The predominant cations detected in the samples were calcium, magnesium, and sodium; the major anions were chloride, sulfate, and bicarbonate. The predominant nutrient was nitrate. Higher nitrate concentrations in the winter samples than in the summer samples are attributed to the seasonal decrease in plant growth and microbial activity in the streams during the winter, which allows nitrate to persist in the stream water. Lower nitrate concentrations in the summer samples probably result from nitrogen uptake by vegetation and microbial activity in the streams.

Base-flow samples from the agricultural, carbonate-rich northern part of the study area had higher concentrations of most inorganic chemical constituents than those from the forested, noncarbonate (shale, siltstone, and sandstone) central and southern parts. The highest nitrate concentrations were in samples from subbasins dominated by agricultural land, and the lowest were in subbasins dominated by forest. The concentrations in samples from subbasins with forested as well as agricultural land were intermediate.

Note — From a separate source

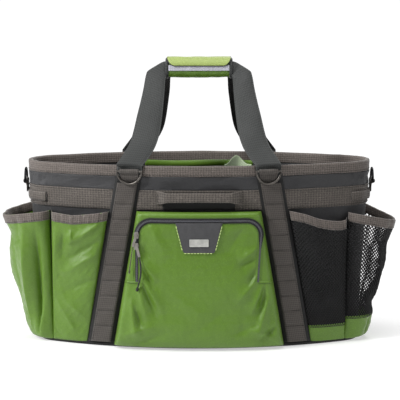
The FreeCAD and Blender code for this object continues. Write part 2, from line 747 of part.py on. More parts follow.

Six pesticides were detected in samples from 10 of the 12 sites. All were herbicides. The highest concentrations of pesticides, and the most frequent pesticide detections, were in samples from agricultural subbasins and large main-stem subbasins with mixed land use and mixed bedrock geology. A correlation was indicated between land use and concentrations of atrazine and deethylatrazine. The concentrations of all six compounds were at least an order of magnitude lower than New York State and Federal water-quality standards.

Ground water from four production wells in the villages of Afton, Sidney, Unadilla, and Otego was analyzed for chlorofluorocarbons (CFCs) to indicate the approximate age of the water in these wells and the potential for induced infiltration of river water. The water at two of these wells is probably between 26 and 50 years old; the ages of water at the other two wells could not be reliably estimated because of CFC contamination from a nonatmospheric source. The two wells for which CFC analysis gave reliable results (Afton and Otego) probably do not induce infiltration of river water into the aquifer.